Registered: 11/16/14
Posts: 892
Loc: Anchorage AK
Originally Posted By: JohnG
Just ppl comparing dick sizes to make their own career seem cooler.
Typically and generally the case in comparing similarities and differences in training and qualifications connected to military occupations.

However being in or under Special Operations Command by itself is no differing qualifier by itself as for many military occupations there are no additional screening, selection, or special qualification or skill identifier requirements for such duty assignment. Further, other than the Special Forces 18 series military occupation classification there is no enlisted and very few career duty assignments in Army Special Operations as it is MOS and grade that determine assignment throughout a career more so than a Special Qualification Identifier or a Special Skill Identifier.

Making an infantry military occupation classification comparisons to airborne duty assignment and ranger assignment is significant over-simplification as such duty assignments are open to numerous Army Military Occupation Specialty Classifications where the awarded requirement is either a Special Qualification Identifier (P-parachutist) or a Special Skill Identifier (G-ranger/V-ranger parachutist).

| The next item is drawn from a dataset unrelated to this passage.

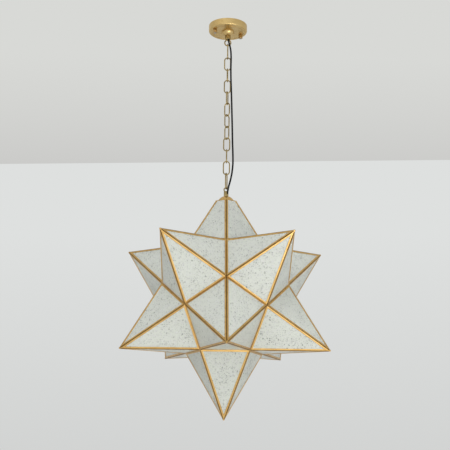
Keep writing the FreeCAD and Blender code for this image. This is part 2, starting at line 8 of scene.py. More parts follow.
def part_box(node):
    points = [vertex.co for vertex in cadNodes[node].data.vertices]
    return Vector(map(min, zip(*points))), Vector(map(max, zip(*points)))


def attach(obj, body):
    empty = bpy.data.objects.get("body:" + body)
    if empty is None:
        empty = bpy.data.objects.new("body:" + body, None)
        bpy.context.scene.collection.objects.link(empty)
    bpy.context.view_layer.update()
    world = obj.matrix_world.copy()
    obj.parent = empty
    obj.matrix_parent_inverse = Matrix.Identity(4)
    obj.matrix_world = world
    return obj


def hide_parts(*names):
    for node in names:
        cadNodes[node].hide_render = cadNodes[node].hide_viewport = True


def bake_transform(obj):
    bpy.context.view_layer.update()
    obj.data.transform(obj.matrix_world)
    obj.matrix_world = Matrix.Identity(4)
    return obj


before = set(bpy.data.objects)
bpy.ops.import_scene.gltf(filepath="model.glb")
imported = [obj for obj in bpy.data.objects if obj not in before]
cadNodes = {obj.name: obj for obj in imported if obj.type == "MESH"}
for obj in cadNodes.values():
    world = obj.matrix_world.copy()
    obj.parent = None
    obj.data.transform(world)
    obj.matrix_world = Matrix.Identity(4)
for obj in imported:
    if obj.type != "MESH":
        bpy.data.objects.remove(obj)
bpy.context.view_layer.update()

print("frame loaded:", len(cadNodes), "nodes")


# camera

viewpoint = {
    "position": (-0.0402, -2.2071, -1.0505),
    "forward": (0.01687, 0.97460, 0.22331),
    "up": (-0.01516, -0.22306, 0.97470),
    "lens": 71.43,
    "sensor": 36.0,
}


def placeCamera():
    data = bpy.data.cameras.new("roomCamera")
    data.lens = viewpoint["lens"]
    data.sensor_width = viewpoint["sensor"]
    camera = bpy.data.objects.new("roomCamera", data)
    bpy.context.scene.collection.objects.link(camera)
    back = -Vector(viewpoint["forward"]).normalized()
    right = Vector(viewpoint["up"]).cross(back).normalized()
    turn = Matrix((right, back.cross(right), back)).transposed()
    camera.matrix_world = Matrix.Translation(viewpoint["position"]) @ turn.to_4x4()
    bpy.context.scene.camera = camera


placeCamera()
bpy.context.scene.view_settings.view_transform = "Standard"
print("camera placed")


# cord: one smooth line from the collar to the star's neck, in a stretch for each hinge of the chain

cordPlan = {
    "diameter": 0.0045,
    "sides": 14,
    "stepsPerSpan": 20,
    "corners": [
        (0.0012, -0.0042, -0.0340),
        (0.0012, -0.0042, -0.0430),
        (0.0047, -0.0047, -0.0545),
        (0.0081, -0.0050, -0.0700),
        (0.0093, -0.0052, -0.0920),
        (0.0086, -0.0054, -0.1170),
        (0.0089, -0.0056, -0.1460),
        (0.0102, -0.0056, -0.1780),
        (0.0116, -0.0054, -0.2140),
        (0.0127, -0.0052, -0.2500),
        (0.0140, -0.0050, -0.2880),
        (0.0148, -0.0050, -0.3260),
        (0.0164, -0.0050, -0.3620),
        (0.0166, -0.0050, -0.3860),
        (0.0140, -0.0049, -0.4120),
        (0.0096, -0.0049, -0.4320),
        (0.0049, -0.0047, -0.4490),
        (0.0027, -0.0035, -0.4640),
    ],
    # where one stretch hands over to the next, between two hinges
    "handovers": [
        -0.0750,
        -0.1100,
        -0.1417,
        -0.1735,
        -0.2053,
        -0.2371,
        -0.2689,
        -0.3007,
        -0.3325,
        -0.3643,
        -0.3961,
        -0.4311,
    ],
}


def cordLine():
    curve = bpy.data.curves.new("cordRoute", "CURVE")
    curve.dimensions = "3D"
    spline = curve.splines.new("NURBS")
    spline.points.add(len(cordPlan["corners"]) - 1)
    for point, corner in zip(spline.points, cordPlan["corners"]):
        point.co = (*corner, 1)
    spline.order_u = 3
    spline.use_endpoint_u = True
    spline.resolution_u = cordPlan["stepsPerSpan"]
    route = bpy.data.objects.new("cordRoute", curve)
    bpy.context.scene.collection.objects.link(route)
    mesh = bpy.data.meshes.new_from_object(route)
    line = [vertex.co.copy() for vertex in mesh.vertices]
    bpy.data.meshes.remove(mesh)
    bpy.data.objects.remove(route)
    return line


def ringsAlong(line, radius, sides):
    rings = []
    side = Vector((1, 0, 0))
    for index, point in enumerate(line):
        before = line[max(index - 1, 0)]
        after = line[min(index + 1, len(line) - 1)]
        along = (after - before).normalized()
        side = (side - along * side.dot(along)).normalized()
        other = along.cross(side)
        ring = []
        for number in range(sides):
            angle = 2 * math.pi * number / sides
            ring.append(point + (side * math.cos(angle) + other * math.sin(angle)) * radius)
        rings.append(ring)
    return rings


def linkPiece(name, bm, materials, sharpAngle=35):
    mesh = bpy.data.meshes.new(name)
    bm.normal_update()
    bm.to_mesh(mesh)
    bm.free()
    for material in materials:
        mesh.materials.append(material)
    mesh.polygons.foreach_set("use_smooth", [True] * len(mesh.polygons))
    mesh.set_sharp_from_angle(angle=math.radians(sharpAngle))
    piece = bpy.data.objects.new(name, mesh)
    bpy.context.scene.collection.objects.link(piece)
    return piece


def tubePiece(name, rings):
    bm = bmesh.new()
    rows = [[bm.verts.new(point) for point in ring] for ring in rings]
    count = len(rows[0])
    for near, far in zip(rows, rows[1:]):
        for number in range(count):
            after = (number + 1) % count
            bm.faces.new((near[number], near[after], far[after], far[number]))
    bm.faces.new(list(reversed(rows[0])))
    bm.faces.new(rows[-1])
    bmesh.ops.recalc_face_normals(bm, faces=bm.faces)
    return linkPiece(name, bm, [])


def makeCord():
    line = cordLine()
    rings = ringsAlong(line, cordPlan["diameter"] / 2, cordPlan["sides"])
    cuts = [0]
    for height in cordPlan["handovers"]:
        cuts.append(min(range(len(line)), key=lambda index: abs(line[index].z - height)))
    cuts.append(len(line) - 1)
    stretches = []
    for number, (first, last) in enumerate(zip(cuts, cuts[1:])):
        piece = tubePiece(f"cordStretch_{number + 1:02d}", rings[first : last + 1])
        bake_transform(piece)
        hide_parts("power_cord")
        stretches.append(piece)
    return stretches


cordStretches = makeCord()
print("cord made in", len(cordStretches), "stretches")


# star: brass strips over every ridge and valley

starPlan = {
    "tipRadius": 0.297,
    "bluntEnd": 0.0025,
    "stripEnd": 0.0050,
    "ridgeWidth": 0.0055,
    "valleyWidth": 0.0040,
    "topStripEnd": 0.249486,
    # across one side of a ridge strip from its middle: millimetres in from the ridge, and above the face
    "ridgeProfile": [
        (0.90, -1.456),
        (1.00, -0.95),
        (1.15, -0.60),
        (1.40, -0.30),
        (1.75, -0.10),
        (2.20, -0.01),
        (2.60, 0.00),
        (4.80, 0.00),
        (5.15, -0.06),
        (5.38, -0.22),
        (5.50, -0.50),
        (5.50, -0.95),
        (1.60, -0.95),
        (1.25, -2.02),
    ],
    "ridgeGrooveFaces": 3,
    # the same across one side of a valley strip
    "valleyProfile": [
        (-0.25, -0.405),
        (0.05, -0.22),
        (0.35, -0.06),
        (0.70, 0.00),
        (3.40, 0.00),
        (3.72, -0.06),
        (3.92, -0.22),
        (4.00, -0.50),
        (4.00, -0.95),
        (-0.58, -0.95),
    ],
    "valleyGrooveFaces": 2,
}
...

Example: Duty assignment to the 75th Ranger Regiment is open to following MOSs.

Commissioned Officers
11A, 12A, 13A, 25A, 27A, 30A, 35D, 35E, 36A, 38A, 42H, 53A, 56A, 57A, 61N, 65B, 65D, 70B, 70H,
73B, 74A,, 88A, 90A, 92A

Warrant Officers
131A, 251A, 254A, 290A, 350F, 350G, 351L, 351M, 352P, 420A, 882P, 890A, 915A, 920A, 920B, 921A

NCO and Enlisted
11B, 11C, 11Z, 12B, 12H, 12R, 12W, 12Y, 13F, 13Z, 25B, 25C, 25E, 25N, 25P, 25S, 25U, 25W, 25X,
27D, 29E, 35F, 35G, 35L, 35M, 35N, 35P, 35X, 36B, 37F, 38B, 42A, 42F, 56M, 68J, 68S, 68W, 68X, 74D,
79S, 88M, 88N, 89B, 91B, 91C, 91D, 91E, 91F, 91G, 91X, 92A, 92F, 92G, 92L, 92R, 92W, 92Y, 94E, 94F,

Considering the above which MOSs represents having the training, qualifications, skill level to be the fire team leader, small tactical team squad leader, platoon leader? I’m willing to bet those holding an Infantry MOS represents top of the pecking order of being the operational capability. Point being made is compare military occupation classification skill levels and career development requirements and not unit or organizational duty assignments.